I've decided on the title of my first meisterwork and my pseudonym:
'TWATWEASEL AND THE MARZIPAN DILDO'
All I have to do now is write the book and wait for the royalties to flood in.
I've always hated the phrase 'what doesn't kill you makes you stronger'. No it doesn't; what it does is leave you half dead, with either hideous physical injuries or a permanently damaged psyche. If I was a paraplegic wheelchair chair user left without the use of my legs as a result of a horrific car crash, I would have no hesitation in using a caliper to eviscerate anybody who tried to fob be off with such a stupid platitude.
I don't much care for physical pain, and I'm not overly fond of mental trauma either. Having said that, I must have higher natural levels of serotonin than the average Joe because I react with a higher level of couldntgiveafuckingmonkeystossness to most of the vicissitudes and dog turds that life flings at me with alarming frequency.

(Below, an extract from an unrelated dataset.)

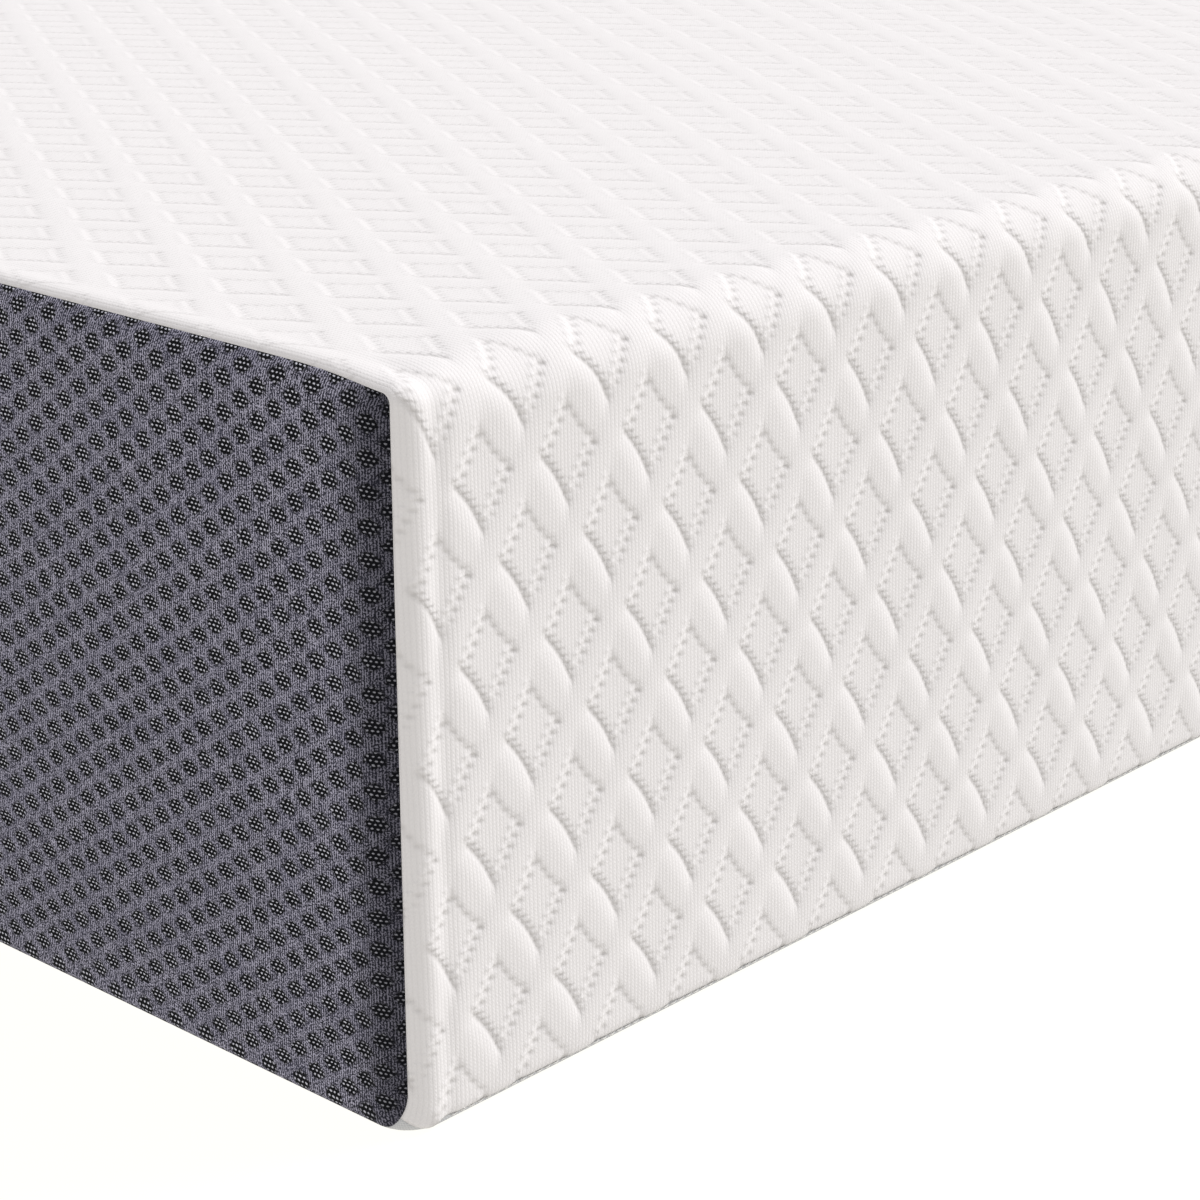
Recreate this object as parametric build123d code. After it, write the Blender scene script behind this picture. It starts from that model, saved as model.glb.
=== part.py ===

I don't really do depression. The closest I've ever come to popping my clogs was in my second year at University. I arrived a week late to discover that everybody else had sorted out their accommodation. I ended up sleeping on a sofa for two weeks before having to settle for a grotty bedsit in Cockroach Towers. I saw a friend off at the railway station one Thursday evening and felt my heart sink into the tarmac at the prospect of another night listening to the dickhead heavy metal loving engineering student next door shagging his uberugly tattooed love interest with gusto.
I went to a nightclub and got hog whimperingly drunk to dull the pain. I woke at lunchtime the next day to the battering on my door from the little weasel landlord. The greasy tosser demanded that I pay my rent money in his vile west country thicko accent. When he'd gone I sat on the bed and seriously contemplated suicide.
Thankfully the despair soon dissipated. Sweet and sour chicken with fried rice, prawn crackers, and a bottle of Lucozade saw to that.